#### Direction
Exactly the lines from the one with "cad_parts[node].hide_render = cad_parts[node].hide_viewport" to the one with "imported = [obj", both included, are to be printed again; leave out the rest.

#### Dataset records
· · · · ·

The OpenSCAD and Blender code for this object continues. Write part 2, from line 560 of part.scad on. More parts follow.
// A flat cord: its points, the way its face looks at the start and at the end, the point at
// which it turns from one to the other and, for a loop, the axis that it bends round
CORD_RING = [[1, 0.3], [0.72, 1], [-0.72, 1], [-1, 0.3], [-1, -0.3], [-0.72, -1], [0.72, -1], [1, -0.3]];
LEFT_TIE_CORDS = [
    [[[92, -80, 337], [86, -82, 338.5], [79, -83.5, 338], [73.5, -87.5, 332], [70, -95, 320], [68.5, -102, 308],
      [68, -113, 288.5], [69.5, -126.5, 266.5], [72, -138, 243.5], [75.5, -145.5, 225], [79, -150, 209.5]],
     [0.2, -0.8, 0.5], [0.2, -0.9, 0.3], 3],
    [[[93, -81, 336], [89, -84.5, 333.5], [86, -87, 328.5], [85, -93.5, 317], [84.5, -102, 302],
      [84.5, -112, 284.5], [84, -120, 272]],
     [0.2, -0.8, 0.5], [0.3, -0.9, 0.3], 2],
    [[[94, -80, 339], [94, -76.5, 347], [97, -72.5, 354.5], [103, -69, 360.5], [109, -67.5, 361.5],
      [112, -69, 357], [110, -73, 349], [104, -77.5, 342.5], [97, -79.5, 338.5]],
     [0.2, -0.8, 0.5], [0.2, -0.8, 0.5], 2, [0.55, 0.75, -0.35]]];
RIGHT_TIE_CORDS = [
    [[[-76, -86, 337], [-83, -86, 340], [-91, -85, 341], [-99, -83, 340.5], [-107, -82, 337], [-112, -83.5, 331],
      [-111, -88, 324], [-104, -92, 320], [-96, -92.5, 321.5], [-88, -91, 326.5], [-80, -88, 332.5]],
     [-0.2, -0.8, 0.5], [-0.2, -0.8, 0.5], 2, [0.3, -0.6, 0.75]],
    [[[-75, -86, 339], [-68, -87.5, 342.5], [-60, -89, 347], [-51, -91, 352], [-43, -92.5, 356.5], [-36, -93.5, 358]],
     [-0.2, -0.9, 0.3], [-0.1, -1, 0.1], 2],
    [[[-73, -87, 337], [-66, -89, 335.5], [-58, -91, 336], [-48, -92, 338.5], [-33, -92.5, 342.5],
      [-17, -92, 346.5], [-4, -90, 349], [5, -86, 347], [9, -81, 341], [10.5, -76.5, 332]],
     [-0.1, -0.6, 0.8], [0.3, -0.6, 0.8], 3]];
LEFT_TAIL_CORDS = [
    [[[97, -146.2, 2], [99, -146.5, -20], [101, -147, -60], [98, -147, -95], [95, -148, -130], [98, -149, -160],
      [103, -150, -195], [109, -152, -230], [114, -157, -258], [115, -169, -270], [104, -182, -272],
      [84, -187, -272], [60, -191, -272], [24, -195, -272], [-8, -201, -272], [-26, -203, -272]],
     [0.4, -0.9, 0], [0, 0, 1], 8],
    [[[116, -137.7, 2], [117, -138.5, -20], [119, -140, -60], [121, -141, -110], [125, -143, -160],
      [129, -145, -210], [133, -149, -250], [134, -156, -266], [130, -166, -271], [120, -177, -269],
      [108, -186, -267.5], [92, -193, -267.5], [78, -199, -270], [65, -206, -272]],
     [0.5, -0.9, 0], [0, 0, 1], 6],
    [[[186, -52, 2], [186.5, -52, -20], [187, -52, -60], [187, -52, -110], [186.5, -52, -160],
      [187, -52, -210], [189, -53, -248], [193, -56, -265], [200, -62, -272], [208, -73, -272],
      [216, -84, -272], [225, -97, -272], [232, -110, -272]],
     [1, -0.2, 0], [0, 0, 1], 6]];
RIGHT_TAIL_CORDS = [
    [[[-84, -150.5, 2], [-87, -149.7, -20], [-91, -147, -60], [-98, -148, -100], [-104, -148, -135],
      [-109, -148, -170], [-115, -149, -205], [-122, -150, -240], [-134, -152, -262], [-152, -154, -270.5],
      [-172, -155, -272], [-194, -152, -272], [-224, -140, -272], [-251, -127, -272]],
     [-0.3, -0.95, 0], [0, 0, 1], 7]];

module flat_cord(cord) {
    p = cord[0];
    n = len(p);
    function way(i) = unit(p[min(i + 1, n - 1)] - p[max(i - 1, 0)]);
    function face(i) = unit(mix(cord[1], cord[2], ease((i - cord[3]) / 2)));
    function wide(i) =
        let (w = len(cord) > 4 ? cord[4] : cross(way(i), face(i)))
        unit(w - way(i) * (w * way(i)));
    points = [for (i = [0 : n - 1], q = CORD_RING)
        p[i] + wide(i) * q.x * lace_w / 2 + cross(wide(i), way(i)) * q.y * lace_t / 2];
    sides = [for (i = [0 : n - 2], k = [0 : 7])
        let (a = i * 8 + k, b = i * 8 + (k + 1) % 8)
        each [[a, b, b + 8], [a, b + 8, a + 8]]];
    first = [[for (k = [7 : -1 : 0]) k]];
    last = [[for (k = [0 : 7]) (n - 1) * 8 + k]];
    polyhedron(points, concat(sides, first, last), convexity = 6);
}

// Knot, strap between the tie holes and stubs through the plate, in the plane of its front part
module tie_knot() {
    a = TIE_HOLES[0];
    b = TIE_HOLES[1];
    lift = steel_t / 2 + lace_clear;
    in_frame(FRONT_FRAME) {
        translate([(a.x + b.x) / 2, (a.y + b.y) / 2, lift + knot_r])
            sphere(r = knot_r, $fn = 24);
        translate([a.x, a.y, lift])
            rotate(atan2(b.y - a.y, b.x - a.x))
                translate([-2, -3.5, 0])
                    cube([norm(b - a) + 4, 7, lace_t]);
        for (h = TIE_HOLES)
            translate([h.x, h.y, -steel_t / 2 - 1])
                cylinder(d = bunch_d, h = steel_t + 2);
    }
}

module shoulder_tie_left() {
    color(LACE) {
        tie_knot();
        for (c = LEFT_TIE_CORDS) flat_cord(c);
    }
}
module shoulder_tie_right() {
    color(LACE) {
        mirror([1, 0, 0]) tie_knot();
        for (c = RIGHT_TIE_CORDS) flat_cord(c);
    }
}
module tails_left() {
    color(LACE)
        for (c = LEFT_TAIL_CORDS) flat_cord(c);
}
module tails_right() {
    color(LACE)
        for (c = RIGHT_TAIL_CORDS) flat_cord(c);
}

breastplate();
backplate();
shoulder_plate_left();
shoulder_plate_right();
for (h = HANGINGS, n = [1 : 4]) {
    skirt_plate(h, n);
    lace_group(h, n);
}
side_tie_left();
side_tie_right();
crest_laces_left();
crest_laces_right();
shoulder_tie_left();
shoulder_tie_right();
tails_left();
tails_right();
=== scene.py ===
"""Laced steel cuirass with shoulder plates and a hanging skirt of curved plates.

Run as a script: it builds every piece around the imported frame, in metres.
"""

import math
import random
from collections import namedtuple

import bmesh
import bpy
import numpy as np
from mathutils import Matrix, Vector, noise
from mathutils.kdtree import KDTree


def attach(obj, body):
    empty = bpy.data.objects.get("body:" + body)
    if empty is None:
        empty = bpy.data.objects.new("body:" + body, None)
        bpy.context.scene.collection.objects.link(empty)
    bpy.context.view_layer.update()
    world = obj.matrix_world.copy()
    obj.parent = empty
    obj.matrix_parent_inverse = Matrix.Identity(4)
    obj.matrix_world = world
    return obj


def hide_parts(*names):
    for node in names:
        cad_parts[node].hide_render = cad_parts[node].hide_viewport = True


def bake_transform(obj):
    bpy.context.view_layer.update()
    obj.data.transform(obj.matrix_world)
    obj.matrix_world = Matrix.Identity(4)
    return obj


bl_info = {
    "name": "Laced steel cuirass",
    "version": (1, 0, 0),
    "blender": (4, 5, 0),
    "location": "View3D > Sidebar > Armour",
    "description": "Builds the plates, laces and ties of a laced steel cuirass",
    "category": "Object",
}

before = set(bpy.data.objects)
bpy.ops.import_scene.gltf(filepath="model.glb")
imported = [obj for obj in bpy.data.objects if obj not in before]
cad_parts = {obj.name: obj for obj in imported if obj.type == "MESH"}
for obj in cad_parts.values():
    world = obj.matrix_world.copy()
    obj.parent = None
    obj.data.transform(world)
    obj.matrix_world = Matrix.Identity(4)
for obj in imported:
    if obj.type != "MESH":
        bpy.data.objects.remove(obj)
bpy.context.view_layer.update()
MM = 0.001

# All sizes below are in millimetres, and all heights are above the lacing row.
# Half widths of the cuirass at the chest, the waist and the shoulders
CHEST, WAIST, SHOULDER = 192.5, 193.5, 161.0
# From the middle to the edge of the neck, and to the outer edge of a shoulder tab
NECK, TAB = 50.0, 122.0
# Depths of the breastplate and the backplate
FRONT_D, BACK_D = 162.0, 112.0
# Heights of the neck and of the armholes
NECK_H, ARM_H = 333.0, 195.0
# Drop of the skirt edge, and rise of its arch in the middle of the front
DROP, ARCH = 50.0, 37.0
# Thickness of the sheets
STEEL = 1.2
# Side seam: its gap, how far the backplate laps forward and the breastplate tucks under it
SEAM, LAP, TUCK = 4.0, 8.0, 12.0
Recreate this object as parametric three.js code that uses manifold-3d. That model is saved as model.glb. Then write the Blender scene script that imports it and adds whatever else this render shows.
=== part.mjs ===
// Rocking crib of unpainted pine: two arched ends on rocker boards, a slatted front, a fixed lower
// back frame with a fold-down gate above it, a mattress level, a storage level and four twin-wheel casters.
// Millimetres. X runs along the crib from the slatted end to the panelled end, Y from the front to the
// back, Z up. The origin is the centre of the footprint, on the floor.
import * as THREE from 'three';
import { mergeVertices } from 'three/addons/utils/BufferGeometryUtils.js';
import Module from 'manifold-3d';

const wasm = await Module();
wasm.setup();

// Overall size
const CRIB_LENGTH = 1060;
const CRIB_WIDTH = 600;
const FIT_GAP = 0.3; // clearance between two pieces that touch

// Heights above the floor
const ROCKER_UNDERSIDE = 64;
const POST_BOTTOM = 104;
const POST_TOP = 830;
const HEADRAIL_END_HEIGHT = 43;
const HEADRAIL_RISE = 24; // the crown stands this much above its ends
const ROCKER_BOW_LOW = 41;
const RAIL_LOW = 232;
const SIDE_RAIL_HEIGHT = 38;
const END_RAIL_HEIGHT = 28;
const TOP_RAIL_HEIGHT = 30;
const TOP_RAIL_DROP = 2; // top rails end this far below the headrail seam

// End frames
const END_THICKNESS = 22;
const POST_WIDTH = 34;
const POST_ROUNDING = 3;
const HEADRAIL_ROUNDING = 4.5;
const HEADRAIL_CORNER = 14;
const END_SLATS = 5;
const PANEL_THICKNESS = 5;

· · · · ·

#### Task solution
        cad_parts[node].hide_render = cad_parts[node].hide_viewport = True


def bake_transform(obj):
    bpy.context.view_layer.update()
    obj.data.transform(obj.matrix_world)
    obj.matrix_world = Matrix.Identity(4)
    return obj


bl_info = {
    "name": "Laced steel cuirass",
    "version": (1, 0, 0),
    "blender": (4, 5, 0),
    "location": "View3D > Sidebar > Armour",
    "description": "Builds the plates, laces and ties of a laced steel cuirass",
    "category": "Object",
}

before = set(bpy.data.objects)
bpy.ops.import_scene.gltf(filepath="model.glb")
imported = [obj for obj in bpy.data.objects if obj not in before]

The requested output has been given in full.